К сожалению, функциональное объяснение, так хорошо работающее с психологическими состояниями, похоже, не работает при объяснении феноменальных состояний. Причина этого очевидна. При любом функциональном объяснении человеческого познания возникает новый вопрос: почему подобное функционирование сопровождается сознанием? В случае психологических состояний таких новых вопросов не возникает. Если бы кто-то спросил о функциональной модели обучения: «Почему функционирование такого рода сопровождается обучением?», то правильный ответ имел бы семантический характер: «Потому что под обучением имеется в виду исключительно функционирование такого рода». Но для понятия сознания не существует подобного анализа. В отличие от психологических состояний, феноменальные состояния не определяются исполняемыми ими каузальными ролями. Из этого следует, что объяснения исполнения какой-то каузальной роли недостаточно для объяснения сознания. После объяснения осуществления некоей функции остается, по сути, необъясненным тот факт, что оно сопровождается сознанием (если это так).
Этот момент можно выразить следующим образом. Если мы располагаем надлежащим функциональным объяснением обучения, то попросту логически невозможной является ситуация, при которой нечто могло бы быть примером реализации этой объяснительной модели, но не обучаться (во всяком случае в той мере, в какой обучение не требует сознания). Однако, как бы мы функционально ни объясняли познание, кажется логически возможным, что наша объяснительная модель могла бы быть реализована и без какого бы то ни было сопровождающего ее сознания. Это может быть невозможным по естественным причинам — сознание может фактически возникать из этой функциональной организации в актуальном мире, — но важно, что такое представление является логически когерентным.

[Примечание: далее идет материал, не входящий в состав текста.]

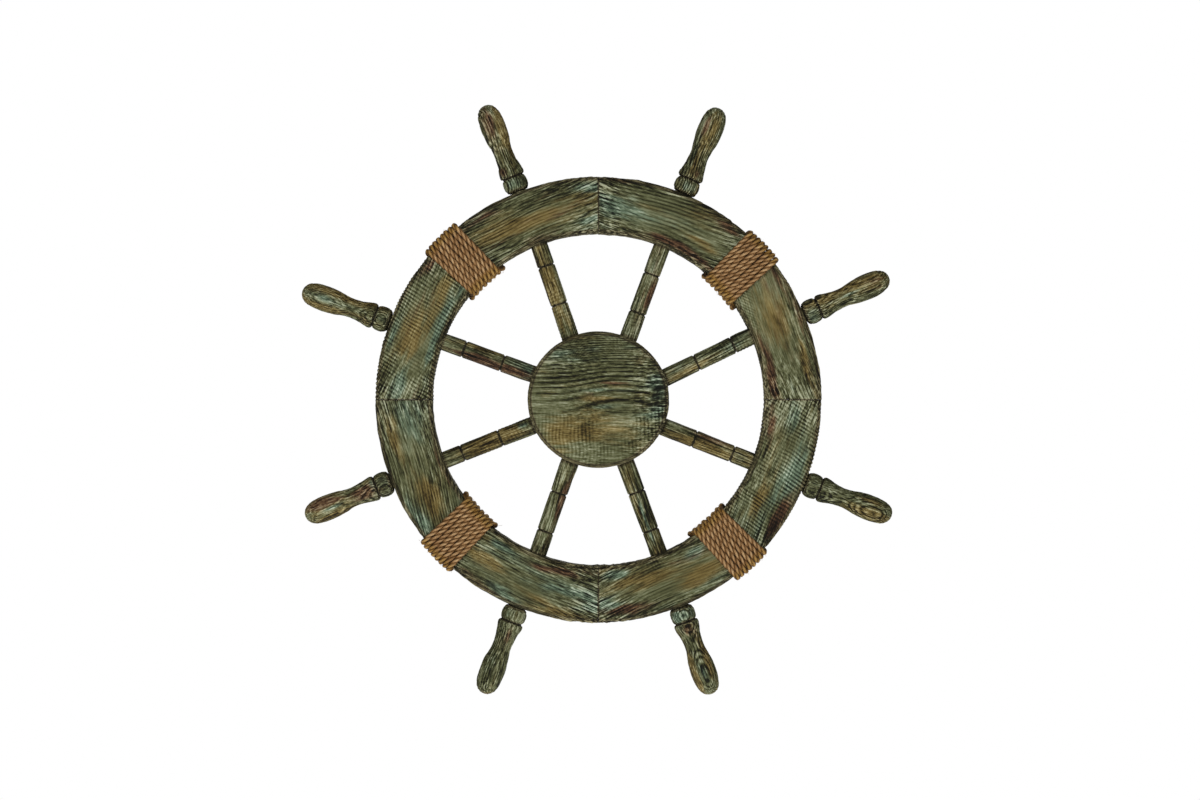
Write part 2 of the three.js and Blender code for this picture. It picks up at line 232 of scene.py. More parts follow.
# %% Grain coordinates
def in_the_tree(points, along, out, pith, seed, swell=(0, 1, 0)):
    """Points in mm to grain coordinates in mm: along the trunk, beside the pith, and out from the pith.
    pith is (how far behind, how far beside) the piece's own origin the pith runs. swell is a bend of the
    trunk: (where along it, how wide, how far it lifts the pith)."""
    along = np.array(along, float)
    out = np.array(out, float)
    x = points @ along
    lift = swell[2] * np.exp(-(((x - swell[0]) / swell[1]) ** 2))
    y = points @ np.cross(out, along) - pith[1]
    z = points @ out + pith[0] - lift
    grain = np.stack([x, y, z], -1)
    shift = np.array([137.0, 59.0, 83.0]) * seed
    y = y + 3 * noise.at((grain + shift) / (110, 60, 60))
    z = z + 4 * noise.at((grain - shift) / (90, 70, 70))
    return np.stack([x, y, z], -1)


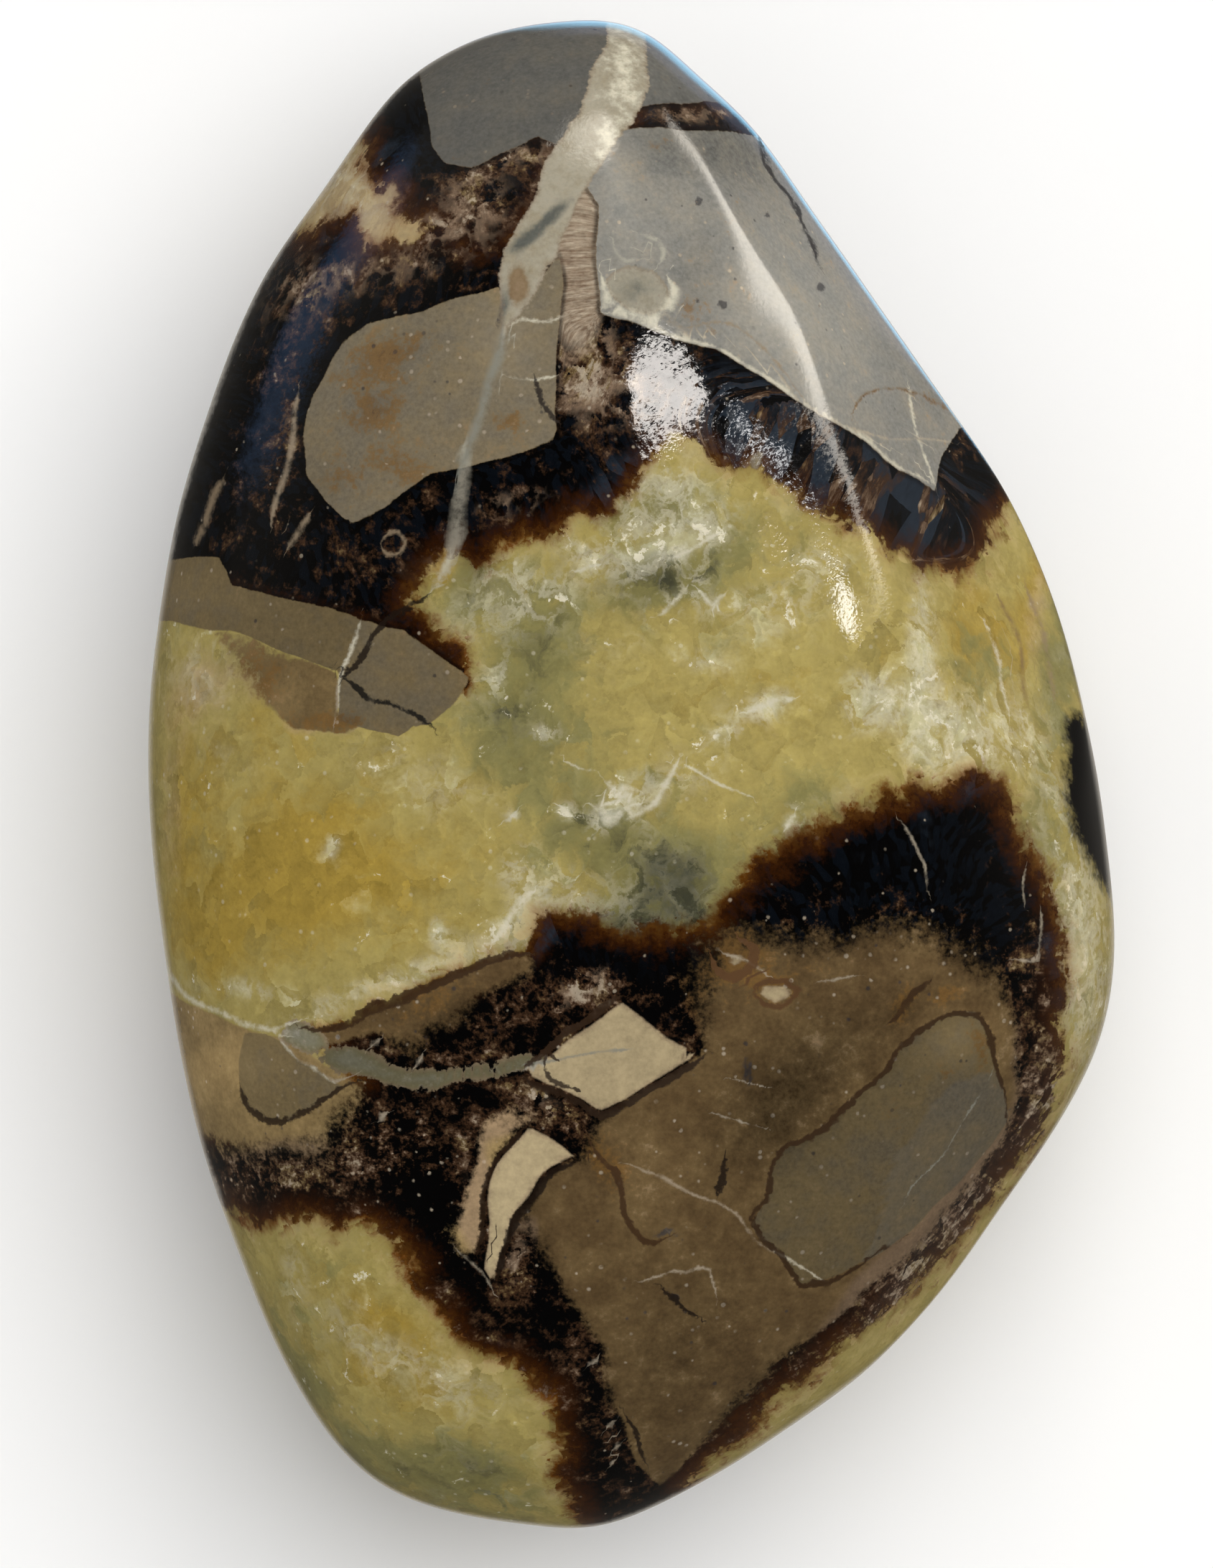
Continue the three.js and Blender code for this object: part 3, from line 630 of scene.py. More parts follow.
def stone_net(sizes):
    """Corners, in millimetres, and four-sided faces of the whole stone.

    Two disc nets share their rim at the girdle. A ring at share s of a disc is laid a quarter turn
    times s from the pole of an ellipsoid, each corner is pushed out to the stone's surface, and
    what would reach below the ground is flattened onto it.
    """
    reach, angle = disc_net(sizes.net_rows)
    tilt = reach * FULL_TURN / 4
    flat = np.sin(tilt)[..., None]
    side = flat * np.stack([np.cos(angle), np.sin(angle)], axis=-1) * HALF_SIZES[:2]
    rise = np.cos(tilt)[..., None]
    upper = np.concatenate([side, rise * sizes.crown / MM], axis=-1)
    lower = np.concatenate([side, -rise * sizes.back / MM], axis=-1)

    rows = sizes.net_rows + 1
    front = np.arange(rows * rows).reshape(rows, rows)
    inner = (slice(1, -1), slice(1, -1))
    back = front.copy()
    back[inner] = rows * rows + np.arange((rows - 2) ** 2).reshape(rows - 2, rows - 2)
    points = np.concatenate([upper.reshape(-1, 3), lower[inner].reshape(-1, 3)])

    points /= share_to_surface(points, sizes)[:, None]
    outward = points / HALF_SIZES**2
    outward /= np.linalg.norm(outward, axis=1)[:, None]
    swell = crossing_waves(points, LONG_SWELL, seed=3) + 0.5 * crossing_waves(points, SHORT_SWELL, seed=4)
    points += outward * (swell * sizes.swell / MM)[:, None]
    points += [*POLE, girdle_height(sizes)]
    points[:, 2] = (points[:, 2] + np.hypot(points[:, 2], SETTLE)) / 2

    def quads(index):
        ring = [index[:-1, :-1], index[:-1, 1:], index[1:, 1:], index[1:, :-1]]
        return np.stack([corner.ravel() for corner in ring], axis=1)

    return points, np.concatenate([quads(front), quads(back)[:, ::-1]])


# ---- pattern helpers ----------------------------------------------------------------------


def nearest_on_line(points, start, end):
    """Nearest place on one straight piece, its distance, and its share along the piece."""
    along = np.subtract(end, start)
    share = np.clip((points - start) @ along / (along @ along), 0, 1)
    nearest = start + share[:, None] * along
    return nearest, np.hypot(*(points - nearest).T), share


def sides_of(outline):
    """The two ends of each side of a closed outline."""
    corners = np.array(outline, float)
    return zip(corners, np.roll(corners, -1, axis=0))


def outline_depth(points, outline):
    """How deep points lie inside a closed outline, negative outside.

    The depth is the distance to the nearest straight side. A point is inside where a level line
    to its right crosses the sides an odd number of times.
    """
    best = np.full(len(points), np.inf)
    inside = np.zeros(len(points), bool)
    x, y = points.T
    for start, end in sides_of(outline):
        _, distance, _ = nearest_on_line(points, start, end)
        best = np.minimum(best, distance)
        if start[1] != end[1]:
            crossing = start[0] + (y - start[1]) / (end[1] - start[1]) * (end[0] - start[0])
            inside ^= ((start[1] > y) != (end[1] > y)) & (x < crossing)
    return np.where(inside, best, -best)


def deepest_block(points, blocks):
    """Depth inside whichever block is nearest or deepest, with that block's tone and lightness."""
    found = np.full((len(points), 3), -np.inf)
    for tone, lightness, outline in blocks:
        depth = outline_depth(points, outline)
        looks = columns(depth, tone, lightness)
        found = np.where((depth > found[:, 0])[:, None], looks, found)
    return found


def lining_depth(points):
    """Depth inside the crystal lining, and a place on its edge for the crystals to point at.

    The place is the mean of the nearest places on all sides of the outlines, each weighed by the
    length of its side over the fourth power of its distance, so it slides along evenly.
    """
    blur = 0.2  # keeps the weight finite on the side itself
    deepest = np.full(len(points), -np.inf)
    total = np.zeros((len(points), 1))
    root = np.zeros_like(points)
    for outline in LINING:
        deepest = np.maximum(deepest, outline_depth(points, outline))
        for start, end in sides_of(outline):
            nearest, distance, _ = nearest_on_line(points, start, end)
            weight = np.hypot(*(end - start)) / (distance**2 + blur)[:, None] ** 2
            total += weight
            root += weight * nearest
    return deepest, root / total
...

Если это и в самом деле логически возможно, то любое функциональное и, более того, физическое толкование ментальных феноменов окажется, по сути, незавершенным. Говоря словами Левина (Levine 1983), между подобными толкованиями и сознанием существует провал в объяснении. Даже если на практике соответствующая функциональная организация всегда порождает сознание, вопрос, почему она порождает сознание, остается без ответа. В дальнейшем мы подробно обсудим этот момент.
Если так, то отсюда следует, что любому ментальному понятию, содержащему в себе какой-то феноменальный элемент, будет соответствовать частичный провал в объяснении. К примеру, если для убеждения или обучения требуется сознательный опыт, то мы не сможем дать полное редуктивное объяснение убеждения или обучения. Тем не менее у нас по крайней мере есть основание считать, что психологические аспекты этих ментальных характеристик — составляющие, судя по всему, ядро соответствующих понятий — в принципе будут допускать редуктивное объяснение. Если мы отвлечемся от проблем, связанных с феноменологией, то ситуация выглядит таким образом, что у когнитивной науки имеются ресурсы, позволяющие ей успешно справляться с объяснением ментального.